When the men of the city rose early the next morning, they found that the altar of Baal had been torn down, the sacred pole beside it had been cut down, and the second bull had been offered on the new altar.

They asked one another, “Who did this?” After they investigated, they said, “Gideon son of Joash did it.”

The men of the city said to Joash, “Bring out your son. He must die, because he pulled down Baal’s altar and cut down the sacred pole beside it.”

But Joash said to all who stood against him, “Are you going to plead Baal’s case? Are you going to save him? Whoever fights for him should be put to death by morning! If Baal is a god, let him defend himself when someone tears down his altar.”

So on that day, they called Gideon “Jerubbaal,” saying, “Let Baal contend with him,” because he broke down Baal’s altar.

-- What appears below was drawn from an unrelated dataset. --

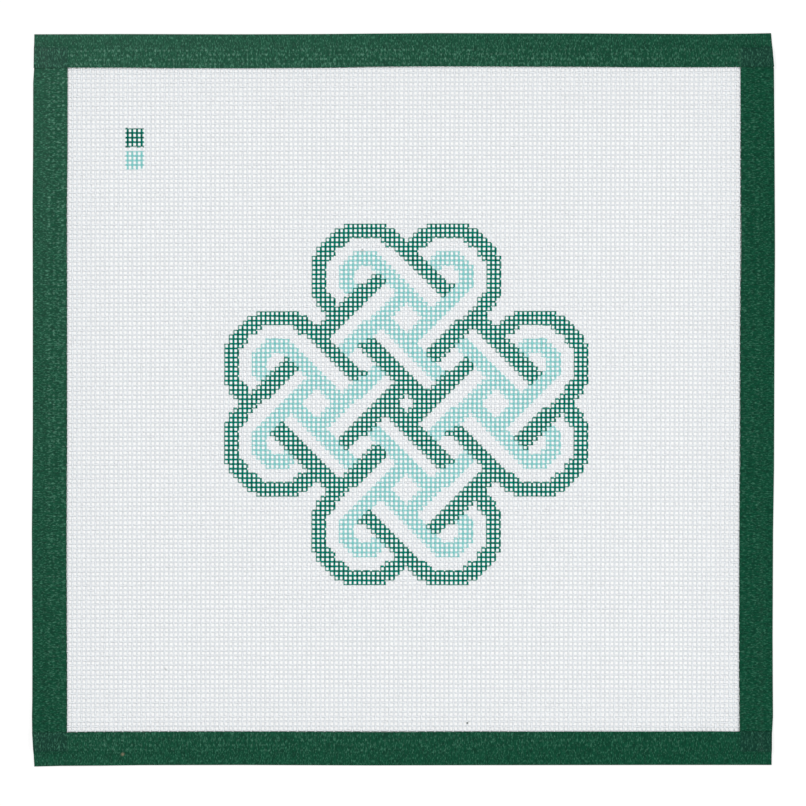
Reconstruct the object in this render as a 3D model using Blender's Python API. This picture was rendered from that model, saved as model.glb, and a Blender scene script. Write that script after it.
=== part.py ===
"""Needlepoint canvas panel: a square of mono canvas bound on its four sides with folded tape.

Metres, +Z up. +X is to the right and +Y is up, as the design is read from above. The origin is
the centre of the footprint, on the surface that the panel lies on.

The side strips go on first. The top and bottom strips then fold over the canvas and over the
ends of the side strips, so at each corner the layers lie twice as deep.
"""

import math
from collections import namedtuple

import bmesh
import bpy
import numpy as np

MM = 0.001

# ---- Driving dimensions, in mm ----
SHEET = 1.0  # thickness of the canvas, and of one layer of tape
GAP = 0.3  # air between a layer and the next
CANVAS_WIDE = 303.0  # along X, cut along a thread
CANVAS_HIGH = 298.6  # along Y

LEVEL = 11.5  # margin of the canvas that lies level on the tape's back flap
RISE = 24.0  # inside that margin, where the canvas eases down to the surface
RISE_STEPS = 4
FLAT_STEPS = 4  # from the centre to where the rise starts

EDGE_ROOM = 0.5  # from the canvas's cut edge to where the tape starts down
RAMP_SLOPE = 0.6  # how far the tape runs outward for each mm that it comes down
RAMP_STEPS = 3
FOLD_STEPS = 4  # of the half circle at the fold

# ---- Worked out from them ----
LAYER = SHEET + GAP
HALF_WIDE = CANVAS_WIDE / 2
HALF_HIGH = CANVAS_HIGH / 2
FOLD_RADIUS = LAYER / 2  # to the middle of the tape
SMOOTH_ANGLE = math.radians(50)

# The tape's edges, seen from above. along runs with the strip, from left to right or from
# bottom to top. fold and inner are the distances of the folded edge and of the cut edge from
# the panel's middle.
Row = namedtuple("Row", "along fold inner")
LEFT_ROWS = [
    Row(along=-140, fold=157.2, inner=142.2),
    Row(along=-42, fold=157.2, inner=142.4),
    Row(along=0, fold=156.9, inner=142.3),
    Row(along=42, fold=156.8, inner=142.3),
    Row(along=84, fold=157.0, inner=142.3),
    Row(along=127, fold=156.7, inner=142.0),
    Row(along=140, fold=156.6, inner=142.0),
]
RIGHT_ROWS = [
    Row(along=-140, fold=156.4, inner=141.9),
    Row(along=-85, fold=156.2, inner=141.9),
    Row(along=-42, fold=156.7, inner=142.1),
    Row(along=0, fold=156.9, inner=142.4),
    Row(along=42, fold=157.1, inner=142.6),
    Row(along=84, fold=157.2, inner=142.7),
    Row(along=140, fold=156.8, inner=142.5),
]
TOP_ROWS = [
    Row(along=-142, fold=154.8, inner=140.3),
    Row(along=-84, fold=154.8, inner=140.3),
    Row(along=-44, fold=154.9, inner=140.4),
    Row(along=0, fold=155.2, inner=140.8),
    Row(along=41, fold=155.3, inner=141.0),
    Row(along=83, fold=155.2, inner=140.8),
    Row(along=126, fold=155.0, inner=140.6),
    Row(along=156, fold=155.2, inner=140.8),
]
BOTTOM_ROWS = [
    Row(along=-157, fold=155.3, inner=140.5),
    Row(along=-142, fold=154.9, inner=140.4),
    Row(along=-107, fold=154.5, inner=140.2),
    Row(along=0, fold=154.6, inner=140.2),
    Row(along=41, fold=154.5, inner=140.2),
    Row(along=126, fold=154.4, inner=140.2),
    Row(along=156, fold=154.5, inner=140.3),
]

# Where the raw ends of the top and bottom strips lie, at the fold and at the inner edge.
Ends = namedtuple("Ends", "left_fold left_inner right_fold right_inner")
TOP_ENDS = Ends(left_fold=-156.2, left_inner=-156.2, right_fold=155.7, right_inner=156.8)
BOTTOM_ENDS = Ends(left_fold=-156.3, left_inner=-157.2, right_fold=155.7, right_inner=156.1)

# Over a side strip the top and bottom strips have one layer more under them. inset is the
# distance in from the canvas's side edge, and layers is what that adds.
Step = namedtuple("Step", "inset layers")
STEPS = [
    Step(inset=LEVEL, layers=0.0),
    Step(inset=LEVEL - 1.2, layers=1.0),
    Step(inset=-EDGE_ROOM - 0.6, layers=1.0),
    Step(inset=-EDGE_ROOM - 2.3, layers=0.0),
]

# ---- Finishes ----
CANVAS_FINISH = ("sized_cotton_canvas", (0.79, 0.82, 0.83), 0.85)
TAPE_FINISH = ("green_cotton_tape", (0.022, 0.085, 0.052), 0.8)


def clear_scene():
    for item in list(bpy.data.objects):
        bpy.data.objects.remove(item, do_unlink=True)


def finish_of(name, colour, roughness):
    """One material, made once."""
    material = bpy.data.materials.get(name)
    if material is None:
        material = bpy.data.materials.new(name)
        material.use_nodes = True
        shader = material.node_tree.nodes["Principled BSDF"]
        shader.inputs["Base Color"].default_value = (*colour, 1.0)
        shader.inputs["Roughness"].default_value = roughness
        shader.inputs["Metallic"].default_value = 0.0
    return material


def eased(t):
    """0 to 1, starting and ending level."""
    t = min(max(t, 0.0), 1.0)
    return t * t * (3 - 2 * t)


def lift(position, half):
    """How far the panel's margin lies above its middle, at a distance from the centre."""
    inset = half - abs(position)
    return LAYER * eased((LEVEL + RISE - inset) / RISE)


def stations(half):
    """Places along one axis that the canvas and the strips on it share."""
    start = half - LEVEL - RISE
    flat = [start * k / FLAT_STEPS for k in range(FLAT_STEPS + 1)]
    rise = [start + RISE * k / RISE_STEPS for k in range(1, RISE_STEPS + 1)]
    positive = flat + rise
    return [-p for p in reversed(positive[1:])] + positive


def sheet(name, finish, columns, rows, place, parent):
    """A sheet of one thickness: a grid with each point placed by its column and row."""
    bm = bmesh.new()
    bmesh.ops.create_grid(bm, x_segments=columns - 1, y_segments=rows - 1, size=0.5)
    for vert in bm.verts:
        column = round((vert.co.x + 0.5) * (columns - 1))
        row = round((vert.co.y + 0.5) * (rows - 1))
        vert.co = [value * MM for value in place(column, row)]
    mesh = bpy.data.meshes.new(name)
    bm.to_mesh(mesh)
    bm.free()
    mesh.materials.append(finish_of(*finish))
    mesh.shade_smooth()
    mesh.set_sharp_from_angle(angle=SMOOTH_ANGLE)
    item = bpy.data.objects.new(name, mesh)
    bpy.context.collection.objects.link(item)
    item.parent = parent
    thick = item.modifiers.new("Thickness", "SOLIDIFY")
    thick.thickness = SHEET * MM
    thick.offset = 0.0
    thick.use_even_offset = True
    return item


def make_canvas(parent):
    """The canvas lies flat in its middle and rises onto the back flaps of the tape."""
    xs = [-HALF_WIDE, *stations(HALF_WIDE), HALF_WIDE]
    ys = [-HALF_HIGH, *stations(HALF_HIGH), HALF_HIGH]

    def place(column, row):
        x, y = xs[column], ys[row]
        return x, y, SHEET / 2 + lift(x, HALF_WIDE) + lift(y, HALF_HIGH)

    return sheet("canvas", CANVAS_FINISH, len(xs), len(ys), place, parent)


def section(fold, inner, canvas_edge, layers_under):
    """The middle line of a folded strip, from the back flap's edge round to the front's.

    Each point is (distance from the panel's middle, height). layers_under is how many layers
    the front flap lies on, the strip's own back flap among them.
    """
    turn = fold - SHEET / 2 - FOLD_RADIUS
    low = SHEET / 2
    above_fold = low + 2 * FOLD_RADIUS
    high = low + layers_under * LAYER
    points = [(inner, low), ((inner + turn) / 2, low)]
    for k in range(FOLD_STEPS + 1):
        angle = math.pi * k / FOLD_STEPS
        points.append(
            (turn + FOLD_RADIUS * math.sin(angle), low + FOLD_RADIUS * (1 - math.cos(angle)))
        )
    top_of_ramp = canvas_edge + EDGE_ROOM
    run = RAMP_SLOPE * (high - above_fold)
    for k in range(RAMP_STEPS + 1):
        t = k / RAMP_STEPS
        points.append((top_of_ramp + run * (1 - t), above_fold + (high - above_fold) * eased(t)))
    points.append(((top_of_ramp + inner) / 2, high))
    points.append((inner, high))
    return points


def edges_at(rows, along):
    """Fold and inner distances at a place along a strip, read between the table's rows."""
    places = [row.along for row in rows]
    fold = np.interp(along, places, [row.fold for row in rows])
    inner = np.interp(along, places, [row.inner for row in rows])
    return float(fold), float(inner)


def make_side_strip(name, side, rows, parent):
    """A side strip, cut off flush with the canvas, raised at its ends onto the other tapes."""
    ys = [-HALF_HIGH, *stations(HALF_HIGH), HALF_HIGH]
    sections = [section(*edges_at(rows, y), HALF_WIDE, layers_under=2) for y in ys]

    def place(column, row):
        out, height = sections[row][column]
        return side * out, ys[row], height + lift(ys[row], HALF_HIGH)

    return sheet(name, TAPE_FINISH, len(sections[0]), len(ys), place, parent)


def layers_at(x):
    """Layers under the front flap of the top and bottom strips, at a place along them."""
    inset = HALF_WIDE - abs(x)
    steps = sorted(STEPS)
    extra = np.interp(inset, [step.inset for step in steps], [step.layers for step in steps])
    return 2 + lift(x, HALF_WIDE) / LAYER + float(extra)


def make_cross_strip(name, side, rows, ends, parent):
    """The top or bottom strip, which steps up over the side strips near its raw ends."""
    past_rise = [HALF_WIDE - step.inset for step in STEPS[1:]]
    middle = [-x for x in reversed(past_rise)] + stations(HALF_WIDE) + past_rise
    left = (ends.left_fold + ends.left_inner) / 2
    right = (ends.right_fold + ends.right_inner) / 2
    xs = [left, *middle, right]
    sections = [section(*edges_at(rows, x), HALF_HIGH, layers_at(x)) for x in xs]

    def place(column, row):
        out, height = sections[row][column]
        x = xs[row]
        fold, inner = edges_at(rows, x)
        share = (out - inner) / (fold - inner)
        if row == 0:
            x = ends.left_inner + share * (ends.left_fold - ends.left_inner)
        if row == len(xs) - 1:
            x = ends.right_inner + share * (ends.right_fold - ends.right_inner)
        return x, side * out, height

    return sheet(name, TAPE_FINISH, len(sections[0]), len(xs), place, parent)


def main():
    clear_scene()
    panel = bpy.data.objects.new("needlepoint_panel", None)
    bpy.context.collection.objects.link(panel)
    make_canvas(panel)
    make_side_strip("binding_left", -1, LEFT_ROWS, panel)
    make_side_strip("binding_right", 1, RIGHT_ROWS, panel)
    make_cross_strip("binding_top", 1, TOP_ROWS, TOP_ENDS, panel)
    make_cross_strip("binding_bottom", -1, BOTTOM_ROWS, BOTTOM_ENDS, panel)


main()
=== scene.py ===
# %% [markdown]
# # A needlepoint canvas panel
#
# The object is a square of needlepoint canvas, about 31 cm a side, with its four edges bound in
# folded green cotton tape. A plaited knot in two greens is painted on it, and two small squares
# at the upper left are the key to its colours. The stitcher will cover the paint with wool, so
# what shows here is bare woven thread, thread under paint, and tape.
#
# The lesson makes it in the maker's order: weave the canvas, paint the knot, fold the side
# tapes on, and fold the top and bottom tapes over them. Last come the light and the camera.

import math

import bmesh
import bpy
import numpy as np
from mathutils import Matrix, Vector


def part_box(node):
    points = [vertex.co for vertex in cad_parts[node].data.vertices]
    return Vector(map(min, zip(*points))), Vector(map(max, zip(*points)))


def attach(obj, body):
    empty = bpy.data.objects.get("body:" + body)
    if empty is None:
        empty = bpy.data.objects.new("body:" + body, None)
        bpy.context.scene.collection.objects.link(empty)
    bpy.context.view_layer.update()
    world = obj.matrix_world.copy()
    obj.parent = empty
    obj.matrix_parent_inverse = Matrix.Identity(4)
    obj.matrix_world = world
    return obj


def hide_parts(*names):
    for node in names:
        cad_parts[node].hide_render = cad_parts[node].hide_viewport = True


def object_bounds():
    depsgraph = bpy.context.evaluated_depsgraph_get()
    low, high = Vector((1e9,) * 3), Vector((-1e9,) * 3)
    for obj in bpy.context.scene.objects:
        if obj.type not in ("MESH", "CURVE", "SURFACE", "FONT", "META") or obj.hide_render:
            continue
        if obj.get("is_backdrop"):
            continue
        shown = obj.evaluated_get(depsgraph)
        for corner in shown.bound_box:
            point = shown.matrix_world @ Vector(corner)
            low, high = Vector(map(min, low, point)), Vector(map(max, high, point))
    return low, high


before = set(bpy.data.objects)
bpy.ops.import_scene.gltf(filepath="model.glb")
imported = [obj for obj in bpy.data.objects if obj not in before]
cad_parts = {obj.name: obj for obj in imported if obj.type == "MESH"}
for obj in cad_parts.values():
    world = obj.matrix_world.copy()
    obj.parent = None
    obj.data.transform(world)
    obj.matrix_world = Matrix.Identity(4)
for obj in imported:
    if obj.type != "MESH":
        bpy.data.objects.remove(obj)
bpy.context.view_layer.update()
MM = 0.001

# %% [markdown]
# ## The weave's own grid
#
# Mono canvas is a plain weave of single stiff threads, 13 to the inch. It could be one sheet
# with a picture of a net on it, but then it would be flat at the edges of every hole. Real
# threads, each going over one and under the next, give the holes their soft shadows.
#
# Everything on the canvas is placed by thread, so the script works in the weave's own grid.
# One unit of it is one pitch. Its middle, (0, 0), is the middle of the knot. Upright threads
# lie at u = ..., -0.5, 0.5, 1.5, ... and level threads at v = ..., -1, 0, 1, ... so the knot is
# an odd number of holes wide and an even number high.
#
# A loom is never quite square. The rows lie a little closer together towards the top, and they
# bow and rise to the right, while the columns lean and spread a little.

# %% From the weave's grid to millimetres
PITCH_U, PITCH_V = 1.9455, 1.9612  # mm from one upright thread, or level one, to the next
KNOT_X, KNOT_Y = 1.19, -1.72  # mm, where the knot's middle lies on the panel
ROWS_CLOSER, ROWS_BOW = 0.000234, 0.000046  # mm for each row, and each column, squared
ROW_SLOPE, ROW_SLOPE_GAIN = 0.0014, 0.000043  # mm a column, and how much more with each row
COLUMN_LEAN, COLUMN_SPREAD = 0.0028, 0.000036  # mm a row, and how much wider the pitch gets

FIRST_U, LAST_U = -77.5, 76.5  # the outermost upright threads
FIRST_V, LAST_V = -74.0, 77.0  # the outermost level threads
CUT = 0.4  # how far thread ends stand past the last crossing, in pitches
CLOSING_STEPS = 3  # of in_weave, which leave less than a hair's breadth


def on_canvas(u, v):
    """Where a point of the weave's grid lies, in mm."""
    x = KNOT_X + (PITCH_U + COLUMN_SPREAD * v) * u + COLUMN_LEAN * v
    y = KNOT_Y + PITCH_V * v + (ROW_SLOPE + ROW_SLOPE_GAIN * v) * u
    return x, y - ROWS_CLOSER * v * v - ROWS_BOW * u * u


def in_weave(x, y):
    """The grid's own place of a point in mm, found by closing in on it."""
    u, v = (x - KNOT_X) / PITCH_U, (y - KNOT_Y) / PITCH_V
    for _ in range(CLOSING_STEPS):
        found_x, found_y = on_canvas(u, v)
        u, v = u + (x - found_x) / PITCH_U, v + (y - found_y) / PITCH_V
    return u, v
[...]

Now all the Midianites, Amalekites, and Eastern peoples joined forces, crossed over the Jordan, and camped in the Valley of Jezreel.

Then Jehovah’s spirit came upon Gideon. He blew a ram’s horn, and the Abiezrites rallied behind him.

He sent messengers throughout Manasseh, and they too rallied behind him. He also sent messengers to Asher, Zebulun, and Naphtali, and they came up to meet him.

Gideon said to God, “If you are truly going to save Israel by my hand, as you promised, I will place a wool fleece on the threshing floor. If there is dew only on the fleece and all the ground is dry, then I will know that you will save Israel by my hand, as you said.”

And that is what happened. When he got up early the next morning, he squeezed the fleece and wrung out enough dew to fill a bowl with water.

Then Gideon said to God, “Do not be angry with me. Let me make just one more request. Allow me one more test with the fleece. This time, let the fleece be dry and the ground be covered with dew.”

That night God did so. Only the fleece was dry, and the ground was covered with dew.